** start **

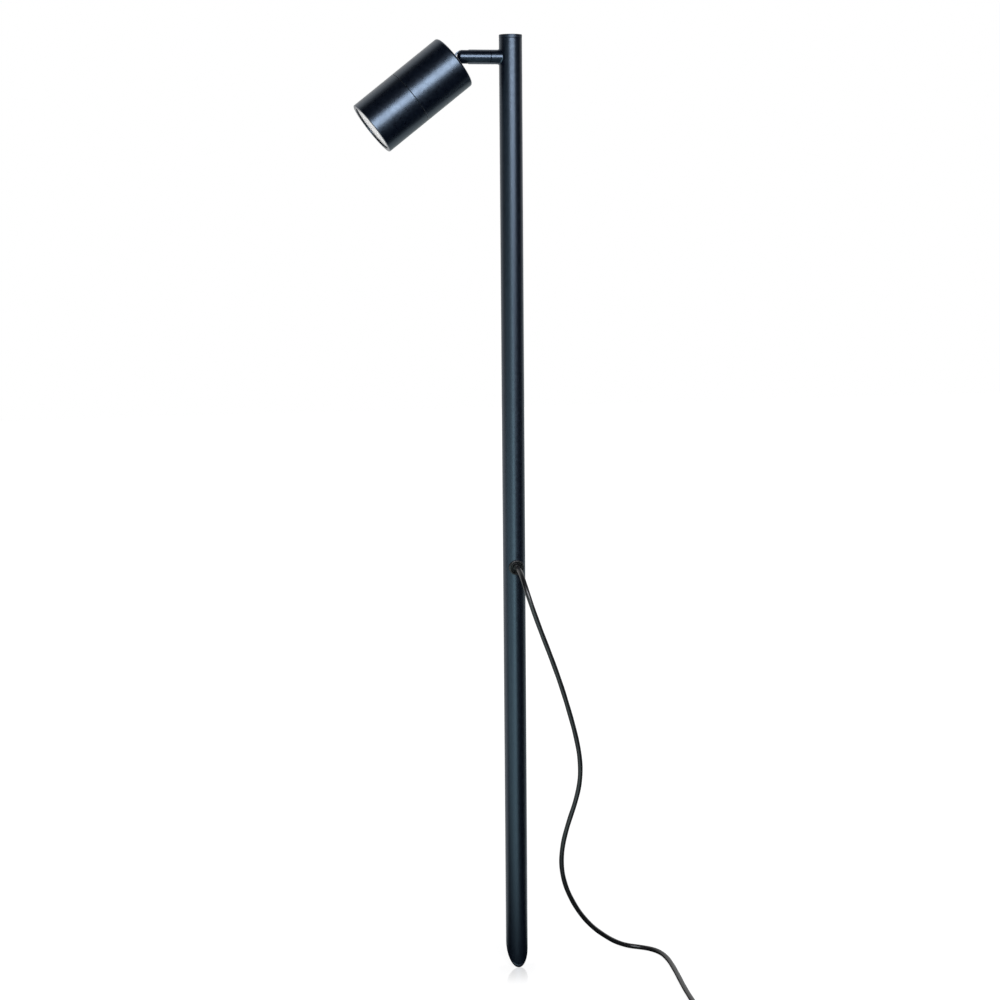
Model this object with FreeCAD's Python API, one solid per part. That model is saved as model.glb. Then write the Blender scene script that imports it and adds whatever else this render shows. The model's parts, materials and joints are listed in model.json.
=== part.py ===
import FreeCAD, Part
import math
import os
from FreeCAD import Placement, Rotation, Vector

# Garden spike spotlight: a slim tube pole that is pushed into the soil, with a short arm near its
# top, a cylindrical lamp head on a tilting knuckle, and a cord that leaves through a grommet half
# way up. Millimetres, +Z up. The origin is on the pole's axis, level with the lowest point of the
# tip. The arm points along -X and the grommet faces -Y.

# pole
TOTAL_HEIGHT = 1050.0
POLE_OD = 25.0
POLE_WALL = 1.5
TIP_CUT_ANGLE = 62.0            # slope of the oblique cut, in degrees from level
EDGE_BREAK = 0.3                # small chamfer along turned edges
OVERCUT = 1.0                   # how far a cut runs past the face that it opens

# cap in the top of the pole
CAP_HEAD = 3.8
CAP_SKIRT_LENGTH = 8.0
CAP_SKIRT_WALL = 1.6
CAP_SKIRT_GAP = 0.05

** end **

### [To be done]
Give the listing above again, word for word.

### [Task result]
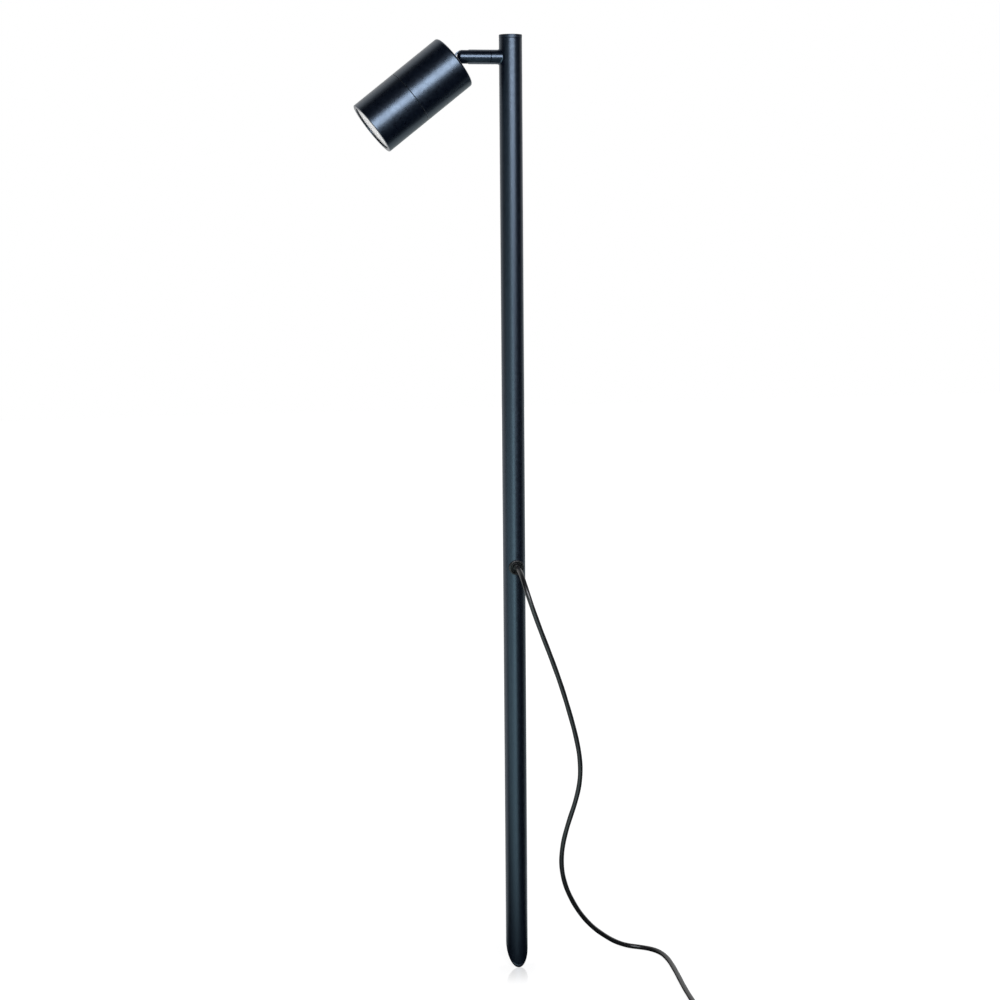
Model this object with FreeCAD's Python API, one solid per part. That model is saved as model.glb. Then write the Blender scene script that imports it and adds whatever else this render shows. The model's parts, materials and joints are listed in model.json.
=== part.py ===
import FreeCAD, Part
import math
import os
from FreeCAD import Placement, Rotation, Vector

# Garden spike spotlight: a slim tube pole that is pushed into the soil, with a short arm near its
# top, a cylindrical lamp head on a tilting knuckle, and a cord that leaves through a grommet half
# way up. Millimetres, +Z up. The origin is on the pole's axis, level with the lowest point of the
# tip. The arm points along -X and the grommet faces -Y.

# pole
TOTAL_HEIGHT = 1050.0
POLE_OD = 25.0
POLE_WALL = 1.5
TIP_CUT_ANGLE = 62.0            # slope of the oblique cut, in degrees from level
EDGE_BREAK = 0.3                # small chamfer along turned edges
OVERCUT = 1.0                   # how far a cut runs past the face that it opens

# cap in the top of the pole
CAP_HEAD = 3.8
CAP_SKIRT_LENGTH = 8.0
CAP_SKIRT_WALL = 1.6
CAP_SKIRT_GAP = 0.05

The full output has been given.